Confirming Kepler’s planet candidates is a crucial part of the process, because no matter how tantalizing a candidate appears to be, its existence needs to be verified. We have more than 60 confirmed Kepler planets and over 2300 candidates, many of which will eventually get confirmed, but it’s interesting to see that the mission’s latest announcements relate to multiple planet systems and how their presence can itself speed up the verification process.

In today’s focus are the eleven new planetary systems just announced, 26 confirmed planets in all, which actually triples the number of stars known to have more than one transiting planet. One of the systems, Kepler-33, has been demonstrated to have five planets. We also have five systems (Kepler-25, Kepler-27, Kepler-30, Kepler-31 and Kepler-33) showing a 1:2 orbital resonance — the outer planet orbits the star once for every two orbits of the inner planet — and four systems with a 2:3 resonance, with the outer planet orbiting twice for every three times the inner planet completes its orbit.

Image (click to enlarge): The artist’s rendering depicts the multiple planet systems discovered by NASA’s Kepler mission. Out of hundreds of candidate planetary systems, scientists had previously verified six systems with multiple transiting planets (denoted here in red). Now, Kepler observations have verified planets (shown here in green) in 11 new planetary systems. Many of these systems contain additional planet candidates that are yet to be verified (shown here in dark purple). For reference, the eight planets of the solar system are shown in blue. Credit: NASA Ames/Jason Steffen, Fermilab Center for Particle Astrophysics

Usefully for verification purposes, these are systems in which the planets are relatively close to their host stars, with orbital periods between six and 143 days, the tight configuration creating a clear Transit Timing Variation (TTV) signature as the planets tug and pull on each other. TTV makes verification much simpler and eases the need for backup observations from ground-based telescopes. We’ve looked at Transit Timing before in its application for possible detection of exomoons, but it’s also useful for analyzing planetary systems around fainter, more distant stars.

Eric Ford (University of Florida) and colleagues discuss the utility of TTVs in the paper on their work on Kepler-23 and Kepler-24:

For systems with MTPCs [multiple transiting planet candidates], correlated TTVs provide strong evidence that both transiting objects are in the same system. Dynamical stability provides an upper limit on the masses of the transiting bodies. For closely-spaced pairs, the mass upper limit is often in the planetary regime, allowing planets to be confirmed by the combination of correlated TTVs and the constraint of dynamical stability.
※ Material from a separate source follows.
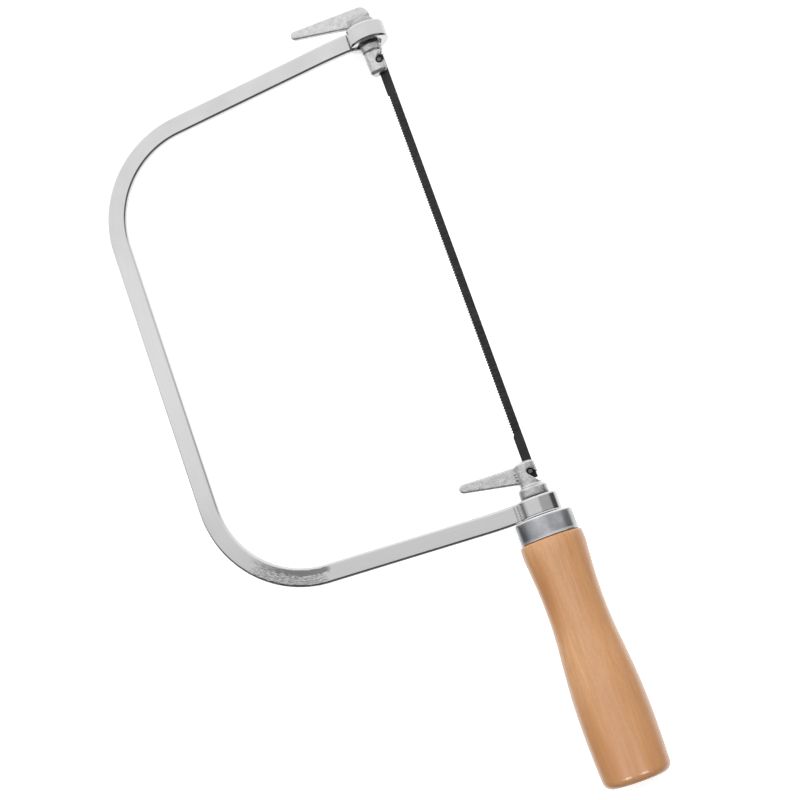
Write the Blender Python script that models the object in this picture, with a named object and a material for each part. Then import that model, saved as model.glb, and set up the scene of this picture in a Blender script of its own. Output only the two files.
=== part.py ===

And Jack Lissauer (NASA Ames) and team discuss the validity of Kepler’s multiple planet candidates in a separate paper. The italics are mine:

Roughly one-third of Kepler’s planet candidates announced by Borucki et al. (2011) are associated with targets that have more than one candidate planet. False positives (FPs) plague ground-based transit searches, but the exquisite quality of Kepler photometry, combined with the ability to measure small deviations in center of light during transits (Jenkins et al. 2010; Batalha et al. 2010), have been used to cleanse the sample prior to presentation in Borucki et al. (2011). Accounting for candidates on each one’s individual merit, Morton & Johnson (2011) estimated the fidelity of Kepler’s planet candidates (fraction of the candidates expected to be actual planets) to be above 90%. Yet the fidelity of multiple planet candidates is likely to be higher than that for singles (Latham et al. 2011; Lissauer et al. 2011a). We show herein that the vast majority of Kepler’s multiple planet candidates are true multiple planet systems.

Find multiple planets in the same system, then, and the odds on their being verified are excellent, what Lissauer calls ‘validation by multiplicity,’ based on our knowledge of the properties of the host star and examination of planetary transits that show similar signatures around the same star. Thus the gravitational dance of multiple planets leads to faster verifications as the orbital period of each planet changes through the slightest of variations in its transit timing. Now we have yet another crop of exoplanets, fifteen of them between Earth and Neptune in size. But whether these smaller planets are rocky worlds or gaseous ‘Neptunes’ will have to be the subject of further study.

The papers are Lissauer et al., “Almost All of Kepler’s Multiple Planet Candidates are Planets” (preprint); Ford et al., “Transit Timing Observations from Kepler: II. Confirmation of Two Multiplanet Systems via a Non-parametric Correlation Analysis,” accepted at the Astrophysical Journal (preprint); Steffen et al., “Transit Timing Observations from Kepler: III. Confirmation of 4 Multiple Planet Systems by a Fourier-Domain Study of Anti-correlated Transit Timing Variations,” accepted by MNRAS (preprint); and Febrycky et al., “Transit Timing Observations from Kepler: IV. Confirmation of 4 Multiple Planet Systems by Simple Physical Models,” in press at the Astrophysical Journal (preprint).